I wish they were still around, because I would love to do a homestay at a ninja homestead.

8 Comments:

At 9:09 p.m. PDT, Blogger Fletcher said...

HOLY CRAP! Why is my site so targeted by these stupid comment-bots?! If I make it so that only blogger people can comment then I may never get another comment ever again, but if I don't then all my comments will just be advertisements. It is SO FRUSTRATING to be like "oh wow, I just posted that like 30 minutes ago and already my friends have commented! Oh, no wait it's just a computer program that was lying in wait. BOO-URNS.

 
At 10:00 p.m. PDT, Blogger Fletcher said...

There, now I have a word confirmation thingy. Perhaps this will solve the problem.

 
At 11:06 p.m. PDT, Blogger Tom said...

Good plan buddy, I was gonna suggest turning that on.

It was weird and awesome to look at your pictures and realize I recognized all those folks, and remember you guys talking about the plans for your trip.

Nobody would recognize me anymore though, as I have removed most of the hair from my head.

***SUPER ENVIOUS***

 
At 11:48 p.m. PDT, Blogger Fletcher said...

It had never occurred to me that it was an option that I could switch on or off. I felt very sheepish when I found it.

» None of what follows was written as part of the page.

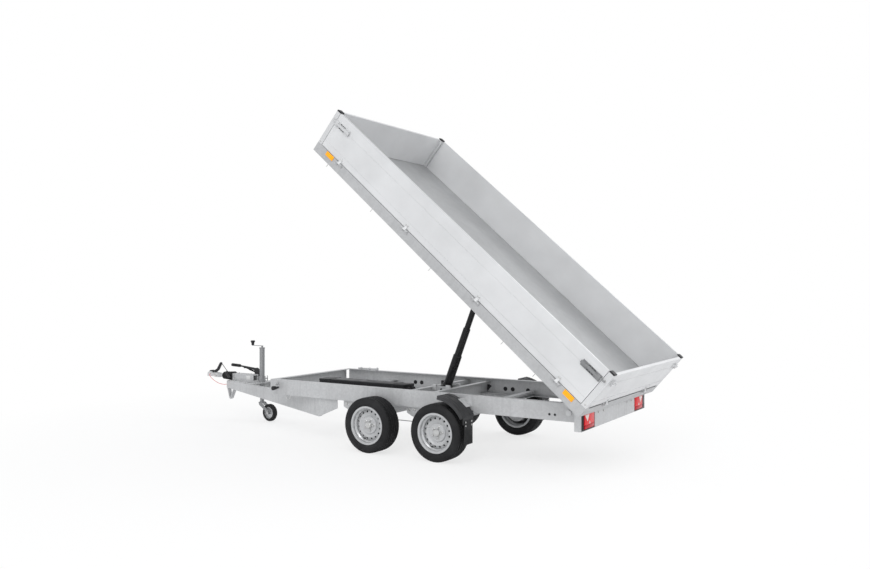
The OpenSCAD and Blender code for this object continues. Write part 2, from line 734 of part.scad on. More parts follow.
// Rear sockets turn on the chassis pins, front ones drop over them
module pivot_brackets() {
    both_sides() {
        difference() {
            along_y(-pivot_y - 8, -pivot_y + 8) union() {
                circle(r = pivot_r + 12);
                translate([-pivot_r - 12, 0]) square([2 * pivot_r + 24, bz(0) + rail_t]);
            }
            rod_y(0, 0, -pivot_y - 9, -pivot_y + 9, pivot_r);
        }
        translate([bed_lock_x - pivot_x, 0, 0]) difference() {
            along_y(-pivot_y - 8, -pivot_y + 8)
                translate([-pivot_r - 12, -pivot_r]) square([2 * pivot_r + 24, bz(0) + rail_t + pivot_r]);
            rod_y(0, 0, -pivot_y - 9, -pivot_y + 9, pivot_r - 2);
            translate([-pivot_r + 2, -pivot_y - 9, -pivot_r - 1]) cube([2 * pivot_r - 4, 18, pivot_r + 1]);
        }
        // Bearers join both brackets to the frame
        for (x = [0, bed_lock_x - pivot_x])
            translate([x - pivot_r - 12, -bed_half + rail_t, bz(0)])
                cube([2 * pivot_r + 24, bed_half - long_y, 6]);
    }
}
module head_lugs() {
    lug_h = rail_h - head_h - rail_t;
    block = eye_r + 12;
    for (y = [-36, 24]) along_y(y, y + 12) translate([head_x, head_z]) {
        circle(r = lug_r);
        polygon([[-lug_r + 2, 0], [lug_r - 2, 0], [block + 6, 24], [block + 6, lug_h], [-block - 6, lug_h],
            [-block - 6, 24]]);
    }
    rod_y(head_x, head_z, -37, 37, head_pin_r);
    for (x = [-1, 1]) translate([head_x + x * (block + 20) - 20, -80, bz(rail_h - 60)]) cube([40, 160, 57]);
}

// Hinge sections are drawn as (outwards, height) from the bed's outer face
module hinge_leaf_section() {
    difference() {
        union() {
            translate([hinge_out, hinge_h]) circle(r = knuckle_r);
            polygon([[0, 101], [0, 140], [4, 140], [6, 108], [hinge_out + 4, 95], [hinge_out, hinge_h],
                [6, hinge_h], [2, 95]]);
        }
        translate([hinge_out, hinge_h]) circle(r = pin_r);
    }
}
module hinge_base_section() {
    translate([hinge_out, hinge_h]) circle(r = knuckle_r);
    polygon([[0, 60], [0, 94], [hinge_out, 94], [hinge_out, 80], [4, 60]]);
}
third = hinge_w / 3;
module side_section_at(s0, s1) {
    translate([0, -bed_half, bz(0)]) mirror([0, 1, 0]) along_x(bx(s1), bx(s0)) children();
}
module side_hinge_fixed(s) {
    for (k = [-1, 1]) side_section_at(s + k * third - third / 2, s + k * third + third / 2 - 0.5)
        hinge_base_section();
    side_section_at(s - hinge_w / 2, s + hinge_w / 2 - 0.5)
        translate([hinge_out, hinge_h]) circle(r = pin_r - run_gap);
}
module side_hinge_moving(s) {
    side_section_at(s - third / 2 + 0.5, s + third / 2 - 1) hinge_leaf_section();
}
module tail_section_at(y0, y1) { translate([bx(0), 0, bz(0)]) along_y(y0, y1) children(); }
module tail_hinge_fixed(y) {
    for (k = [-1, 1]) tail_section_at(y + k * third - third / 2, y + k * third + third / 2 - 0.5)
        hinge_base_section();
    tail_section_at(y - hinge_w / 2, y + hinge_w / 2 - 0.5)
        translate([hinge_out, hinge_h]) circle(r = pin_r - run_gap);
}
module tail_hinge_moving(y) {
    tail_section_at(y - third / 2 + 0.5, y + third / 2 - 1) hinge_leaf_section();
}

module bed_floor() {
    inset = board_t + panel_gap;
    color("darkgray") bed() difference() {
        bed_at(bed_length - inset, rail_h) translate([0, -bed_half + inset, 0])
            cube([bed_length - 2 * inset, bed_width - 2 * inset, floor_t]);
        // The corner posts stand in the floor's corners
        both_sides() for (s = [0, bed_length - post_l])
            translate([bx(s + post_l) - 1, -bed_half - 1, bz(rail_h) - 1])
                cube([post_l + 2, post_w + 2, floor_t + 2]);
    }
}

// The section of one board as (outwards, height), its outer face at 0, with two shallow grooves
module board_section() {
    h0 = rail_h + panel_gap;
    difference() {
        translate([-board_t, h0]) square([board_t, board_h - panel_gap]);
        for (h = [58, 252]) translate([-2, h0 + h]) square([3, 4]);
    }
}
module corner_posts() {
    color("silver") bed() both_sides() for (s = [0, bed_length - post_l])
        translate([bx(s + post_l), -bed_half, bz(rail_h)]) difference() {
            cube([post_l, post_w, post_top - rail_h - 4]);
            translate([3, 3, -1]) cube([post_l - 6, post_w - 6, post_top]);
        }
}
module post_caps() {
    color("black") bed() both_sides() for (s = [0, bed_length - post_l])
        translate([bx(s + post_l), -bed_half, bz(post_top - 4)]) {
            cube([post_l, post_w, 8]);
            translate([3.5, 3.5, -12]) cube([post_l - 7, post_w - 7, 14]);
        }
}
module headboard() {
    color("gainsboro") bed() bed_at(bed_length, 0)
        along_y(-bed_half + post_w + 0.5, bed_half - post_w - 0.5) mirror([1, 0]) board_section();
}
module reflectors() {
    color("orange") bed() both_sides() for (s = [120, bed_length - 262])
        translate([bx(s + 105), -bed_half - 6, bz(52)]) cube([105, 6, 42]);
}
module latch(s0, s1) {
    // Base plate, lever and hook over the corner post
    h = rail_h + board_h - 125;
    side_section_at(s0, s1) translate([0, h]) square([6, 61]);
    side_section_at(s0 + 12, s1 - 12) translate([5, h + 24]) square([12, 16]);
}
module side_board(side) {
    color("gainsboro") bed() on_side(side) {
        side_section_at(post_l + panel_gap, bed_length - post_l - panel_gap) board_section();
        for (s = side_hinges) side_hinge_moving(s);
        latch(post_l + 6, 270);
        latch(bed_length - 262, bed_length - post_l - 6);
    }
}
module tailboard() {
    w = bed_half - post_w - panel_gap;
    color("gainsboro") bed() {
        tail_section_at(-w, w) board_section();
        for (y = tail_hinges) tail_hinge_moving(y);
        for (y = [-w + 8, w - 98]) tail_section_at(y, y + 90)
            translate([0, rail_h + board_h - 100]) square([16, 30]);
    }
}

side_beam(-1);  // side_beam_left
side_beam(1);  // side_beam_right
front_crossbeam();
cradle_members();
rear_lamp_panel();
drawbar_plate(-1);  // drawbar_left
drawbar_plate(1);  // drawbar_right
drawbar_head();
overrun_housing();
coupling_head();
coupling_handle();
gaiter();
handbrake_lever();
breakaway_cable();
jockey_tube();
jockey_leg();
jockey_fork();
jockey_rim();
jockey_tyre();
axle(axles[0]);  // axle_front
axle(axles[1]);  // axle_rear
axle_brackets();
tyre(axles[0], -1);  // tyre_front_left
tyre(axles[0], 1);  // tyre_front_right
tyre(axles[1], -1);  // tyre_rear_left
tyre(axles[1], 1);  // tyre_rear_right
rim(axles[0], -1);  // rim_front_left
rim(axles[0], 1);  // rim_front_right
rim(axles[1], -1);  // rim_rear_left
rim(axles[1], 1);  // rim_rear_right
mudguard(-1);  // mudguard_left
mudguard(1);  // mudguard_right
mudflap(-1);  // mudflap_left
mudflap(1);  // mudflap_right
pump_box();
lamp(-1);  // lamp_left
lamp(1);  // lamp_right
brake_rods();
lock_pin(-1);  // lock_pin_left
lock_pin(1);  // lock_pin_right
cylinder_barrel();
cylinder_stage(1);  // cylinder_stage_1
cylinder_stage(2);  // cylinder_stage_2
cylinder_stage(3);  // cylinder_stage_3
cylinder_rod();
bed_frame();
bed_floor();
headboard();
corner_posts();
post_caps();
reflectors();
side_board(-1);  // side_board_left
side_board(1);  // side_board_right
tailboard();
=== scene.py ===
"""The looks of a tandem-axle tipping trailer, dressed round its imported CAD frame.

Everything is in metres in the trailer's own frame: +X towards the tailboard, +Y the
trailer's right, +Z up, with the ground at z = 0. Places along the chassis are given from
the middle between the axles, and places on the bed as (distance from its rear end,
sideways, height over the underside of its rail) with the bed drawn level.
"""

from __future__ import annotations

import json
import logging
import math
from dataclasses import dataclass
from enum import Enum
from typing import Iterable, Sequence

import bpy
from mathutils import Matrix, Vector

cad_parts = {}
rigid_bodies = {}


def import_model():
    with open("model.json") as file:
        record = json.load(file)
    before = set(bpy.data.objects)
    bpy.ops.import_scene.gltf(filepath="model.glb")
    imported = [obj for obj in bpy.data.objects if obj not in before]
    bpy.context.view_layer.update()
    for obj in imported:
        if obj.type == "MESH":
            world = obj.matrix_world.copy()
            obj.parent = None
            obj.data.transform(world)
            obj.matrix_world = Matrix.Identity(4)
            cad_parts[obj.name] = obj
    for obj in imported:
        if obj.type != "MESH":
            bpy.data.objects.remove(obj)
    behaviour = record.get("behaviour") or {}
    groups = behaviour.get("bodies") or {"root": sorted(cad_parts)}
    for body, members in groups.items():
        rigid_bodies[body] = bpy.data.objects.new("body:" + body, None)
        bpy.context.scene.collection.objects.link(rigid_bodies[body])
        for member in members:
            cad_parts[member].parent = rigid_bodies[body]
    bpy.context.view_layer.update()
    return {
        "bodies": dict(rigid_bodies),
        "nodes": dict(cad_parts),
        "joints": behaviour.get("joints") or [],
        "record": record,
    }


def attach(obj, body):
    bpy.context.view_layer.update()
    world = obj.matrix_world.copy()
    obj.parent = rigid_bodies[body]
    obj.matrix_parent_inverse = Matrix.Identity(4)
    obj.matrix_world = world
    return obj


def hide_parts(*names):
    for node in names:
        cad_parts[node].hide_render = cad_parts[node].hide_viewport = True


LOG = logging.getLogger("trailer")
HERE = Matrix.Identity(4)
Colour = tuple[float, float, float]
Point = tuple[float, float, float]
Rings = Sequence[tuple[float, float]]
Outline = Sequence[tuple[float, float]]


class Way(Enum):
    """The direction in which a metal's grain or streaks run."""

    ALONG_BED = "along the tilted bed"
    LEVEL = "along the chassis"


class Facing(Enum):
    """Which way a piece's own Z axis points once it is in place."""

    UP = (0.0, "X")
    DOWN = (180.0, "X")
    LEFT = (90.0, "X")
    RIGHT = (-90.0, "X")
    REAR = (90.0, "Y")
    FRONT = (-90.0, "Y")

    @property
    def turn(self) -> Matrix:
        """The turn that points local Z this way."""
        angle, axis = self.value
        return Matrix.Rotation(math.radians(angle), 4, axis)


SIDES = (("left", -1, Facing.LEFT), ("right", 1, Facing.RIGHT))


def shift(x: float = 0.0, y: float = 0.0, z: float = 0.0) -> Matrix:
    """Returns a plain shift."""
    return Matrix.Translation((x, y, z))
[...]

You could send a photo an I could post it, and then people could look at it and be like "REALLY?"

 
At 10:59 a.m. PDT, Blogger Tom said...

Hmm, that would be easy if I had access to any kind of digital imaging equipment. I'll see what I can do, though.

 
At 11:00 a.m. PDT, Blogger Tom said...

This comment has been removed by a blog administrator.

 
At 8:35 p.m. PDT, Anonymous Anonymous said...

Well Matthew - that sounds like an amazing visit.How long were you at the Ninja training center? Dad

 
At 8:37 p.m. PDT, Blogger N.J. said...

Pretty neat. Thanks for stopping by.